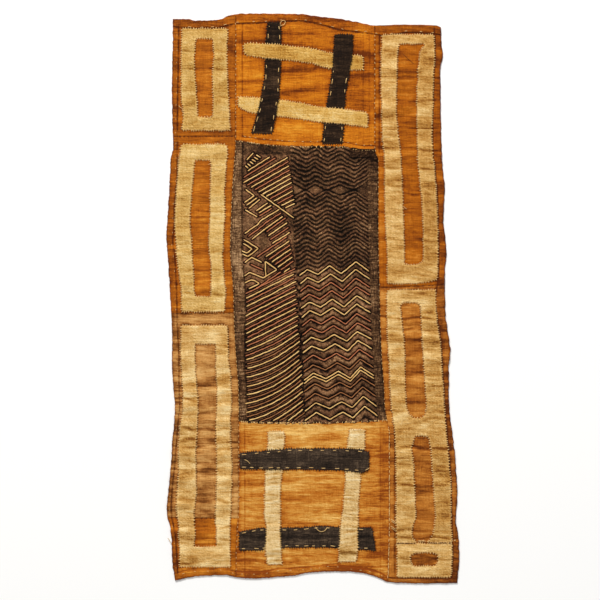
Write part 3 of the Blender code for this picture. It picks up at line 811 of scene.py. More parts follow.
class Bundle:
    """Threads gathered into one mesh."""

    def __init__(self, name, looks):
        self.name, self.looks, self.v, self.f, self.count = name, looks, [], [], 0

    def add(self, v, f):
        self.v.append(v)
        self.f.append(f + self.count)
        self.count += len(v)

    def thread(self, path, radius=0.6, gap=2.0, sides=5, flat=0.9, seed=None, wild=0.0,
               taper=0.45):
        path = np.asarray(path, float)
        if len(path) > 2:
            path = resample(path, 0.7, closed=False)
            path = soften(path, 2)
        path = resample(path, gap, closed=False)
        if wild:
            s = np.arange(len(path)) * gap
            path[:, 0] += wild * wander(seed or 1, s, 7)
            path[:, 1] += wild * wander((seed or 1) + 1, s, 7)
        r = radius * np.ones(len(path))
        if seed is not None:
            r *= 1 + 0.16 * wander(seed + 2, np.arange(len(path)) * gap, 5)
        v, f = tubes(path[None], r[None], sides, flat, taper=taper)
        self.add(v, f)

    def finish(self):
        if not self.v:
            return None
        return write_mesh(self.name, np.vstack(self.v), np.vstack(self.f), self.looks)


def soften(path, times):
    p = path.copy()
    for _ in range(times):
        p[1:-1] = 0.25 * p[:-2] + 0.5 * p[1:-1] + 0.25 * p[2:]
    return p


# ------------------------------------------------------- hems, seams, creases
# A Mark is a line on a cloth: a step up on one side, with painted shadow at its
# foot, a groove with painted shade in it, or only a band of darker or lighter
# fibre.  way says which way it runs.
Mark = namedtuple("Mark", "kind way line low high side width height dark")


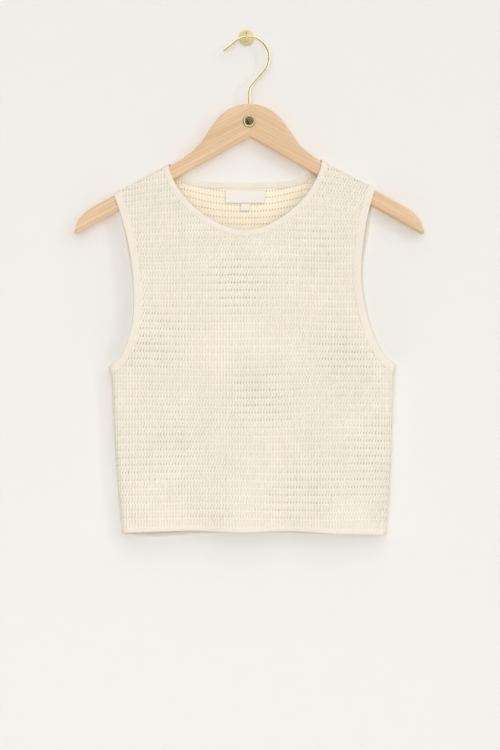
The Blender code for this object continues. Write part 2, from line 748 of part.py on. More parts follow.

□ □ □

Stated task: The lines from the first of the entries through the line holding "self.count += len(v)" are to be restated word for word, and no others.

Solution below:
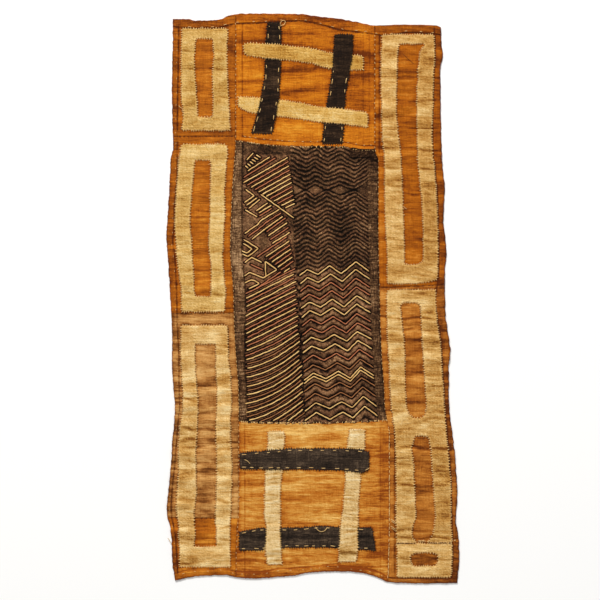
Write part 3 of the Blender code for this picture. It picks up at line 811 of scene.py. More parts follow.
class Bundle:
    """Threads gathered into one mesh."""

    def __init__(self, name, looks):
        self.name, self.looks, self.v, self.f, self.count = name, looks, [], [], 0

    def add(self, v, f):
        self.v.append(v)
        self.f.append(f + self.count)
        self.count += len(v)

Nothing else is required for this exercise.